Dataset records ▸
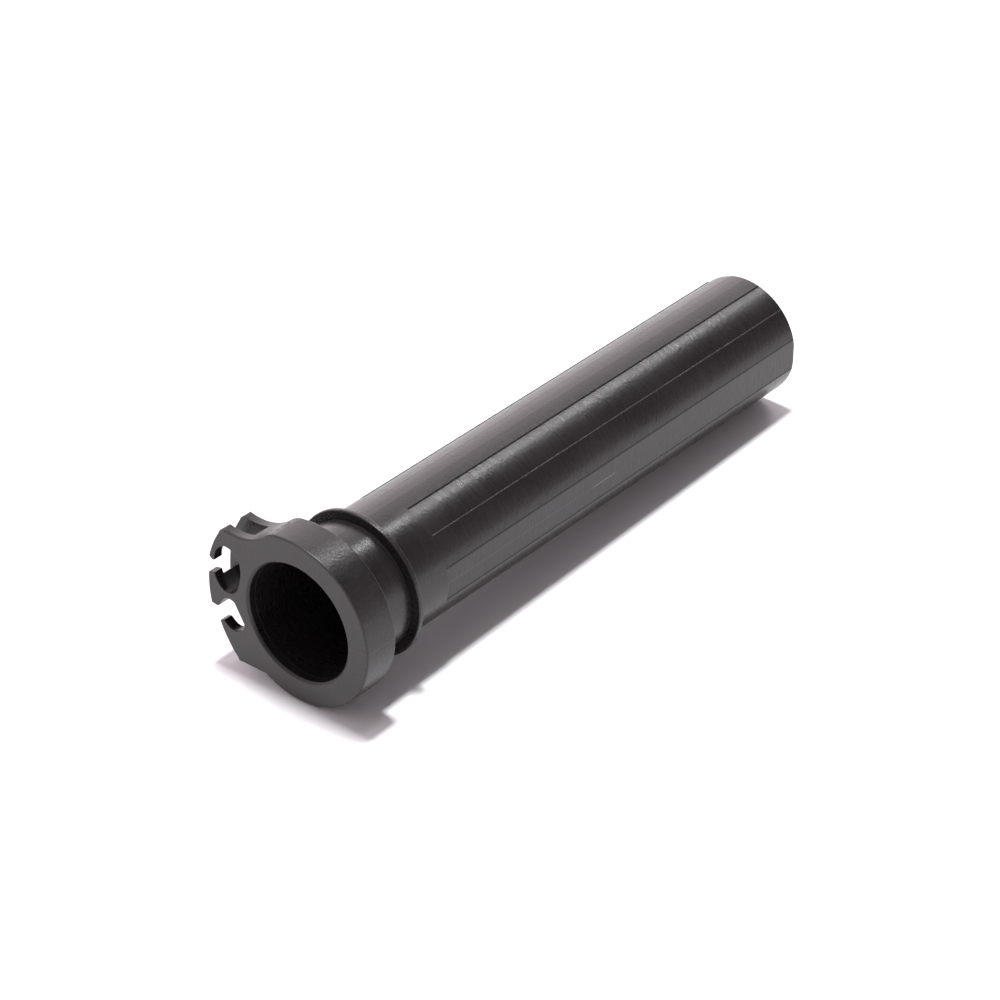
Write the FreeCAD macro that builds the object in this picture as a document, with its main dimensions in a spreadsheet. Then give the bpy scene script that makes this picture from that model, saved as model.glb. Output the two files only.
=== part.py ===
import FreeCAD, Part
import math
import os
import Sketcher

# Bare throttle sleeve for a 1-inch handlebar.
# X runs along the bar from the cable drum to the open end, Z is up as the sleeve lies.
# The origin is on the bar axis in the front face of the drum.  All lengths are in mm.

V = FreeCAD.Vector
doc = FreeCAD.newDocument("throttle_sleeve")


# ---------------------------------------------------------------- driving dimensions

DIMENSIONS = {
    # bar bore and the long tube
    "BoreRadius": 12.8,
    "BoreChamfer": 0.5,
    "TubeRadius": 14.0,
    "TubeEnd": 146.1,
    "TubeEndChamfer": 0.35,
    # strips along the tube
    "StripStart": 28.7,
    "StripHalfAngle": 15.0,
    "StripDepth": 0.2,
    "FlatDistance": 13.5,
    # collar flange
    "FlangeStart": 17.8,
    "FlangeThickness": 1.2,
    "FlangeRadius": 15.95,
    "FlangeEdge": 0.3,
    # cable drum
    "DrumWidth": 8.2,
    "DrumRadius": 18.2,
    "DrumEdge": 0.4,
    "LipDepth": 2.0,
    "BondGap": 0.02,
    # cable lug on the drum
    "PlateThickness": 2.2,
    "UpperHookRadius": 23.6,
    "ProngRadius": 23.2,
    "LowerHookRadius": 22.2,
    "PocketInnerRadius": 15.3,
}

sheet = doc.addObject("Spreadsheet::Sheet", "Dimensions")
for row, (alias, value) in enumerate(DIMENSIONS.items(), start=1):
    sheet.set(f"A{row}", alias)
    sheet.set(f"B{row}", str(value))
    sheet.setAlias(f"B{row}", alias)
doc.recompute()


def dim(alias):
    return float(sheet.get(alias))


# ---------------------------------------------------------------- helpers

def new_body(label):
    body = doc.addObject("PartDesign::Body", label)
    body.Label = label
    body.Placement = FreeCAD.Placement()
    return body


def origin_plane(body, role):
    for feature in body.Origin.OriginFeatures:
        if feature.Role == role:
            return feature
    raise ValueError(role)


def new_sketch(body, name, role, offset=0.0):
    sketch = body.newObject("Sketcher::SketchObject", name)
    sketch.AttachmentSupport = [(origin_plane(body, role), "")]
    sketch.MapMode = "FlatFace"
    sketch.AttachmentOffset = FreeCAD.Placement(V(0, 0, offset), FreeCAD.Rotation())
    return sketch


def polar(radius, angle):
    """Point in the drum plane; the angle runs from straight up towards +Y."""
    turn = math.radians(angle)
    return V(radius * math.sin(turn), radius * math.cos(turn), 0)


def add_line(sketch, start, end):
    return sketch.addGeometry(Part.LineSegment(start, end), False)


def add_arc(sketch, start, middle, end):
    return sketch.addGeometry(Part.Arc(start, middle, end), False)


def close_loop(sketch, steps):
    """Draw a closed outline.  Each step is (point,) for a line or (middle, point) for an arc."""
    here = steps[-1][-1]
    for step in steps:
        if len(step) == 1:
            add_line(sketch, here, step[0])
        else:
            add_arc(sketch, here, step[0], step[1])
        here = step[-1]


def add_circle(sketch, alias):
    index = sketch.addGeometry(Part.Circle(V(0, 0, 0), V(0, 0, 1), dim(alias)), False)
    sketch.addConstraint(Sketcher.Constraint("Coincident", index, 3, -1, 1))
    radius = sketch.addConstraint(Sketcher.Constraint("Radius", index, dim(alias)))
    sketch.setExpression(f"Constraints[{radius}]", f"Dimensions.{alias}")
    return index


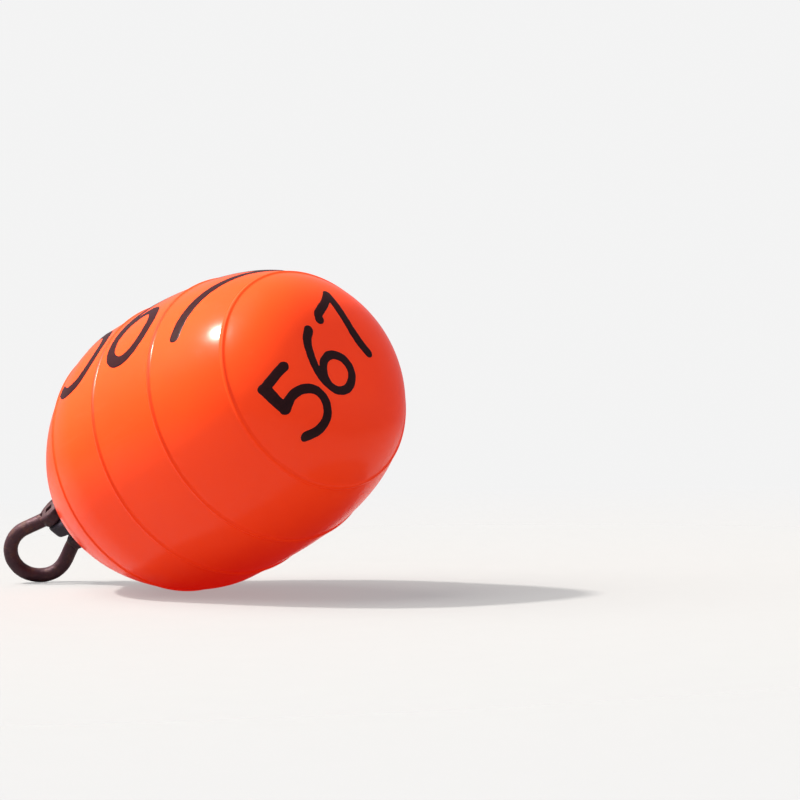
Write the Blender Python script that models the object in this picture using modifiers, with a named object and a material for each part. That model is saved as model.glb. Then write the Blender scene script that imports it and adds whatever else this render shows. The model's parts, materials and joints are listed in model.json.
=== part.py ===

Task instructions ▸ Quote exactly the opening line of the material above and every line after it, up to and including the line that contains "# The origin".

Written solution ▸
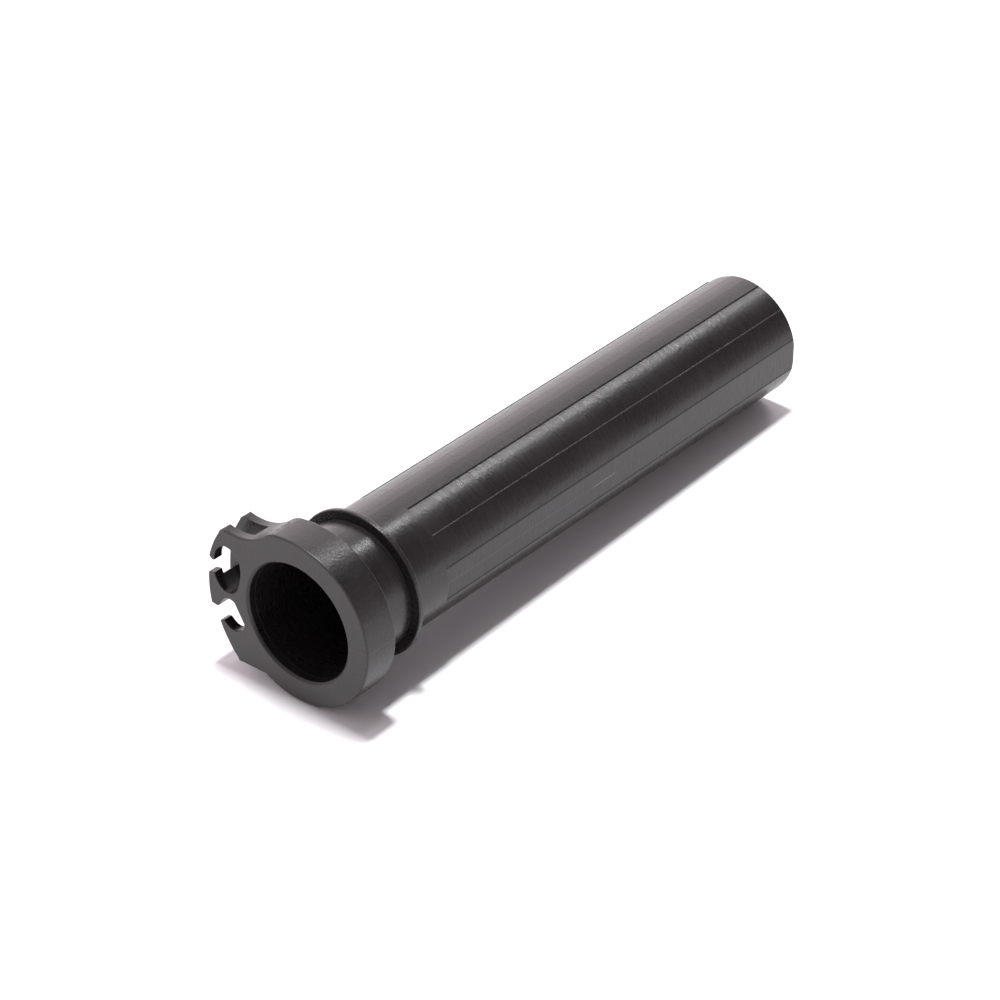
Write the FreeCAD macro that builds the object in this picture as a document, with its main dimensions in a spreadsheet. Then give the bpy scene script that makes this picture from that model, saved as model.glb. Output the two files only.
=== part.py ===
import FreeCAD, Part
import math
import os
import Sketcher

# Bare throttle sleeve for a 1-inch handlebar.
# X runs along the bar from the cable drum to the open end, Z is up as the sleeve lies.
# The origin is on the bar axis in the front face of the drum.  All lengths are in mm.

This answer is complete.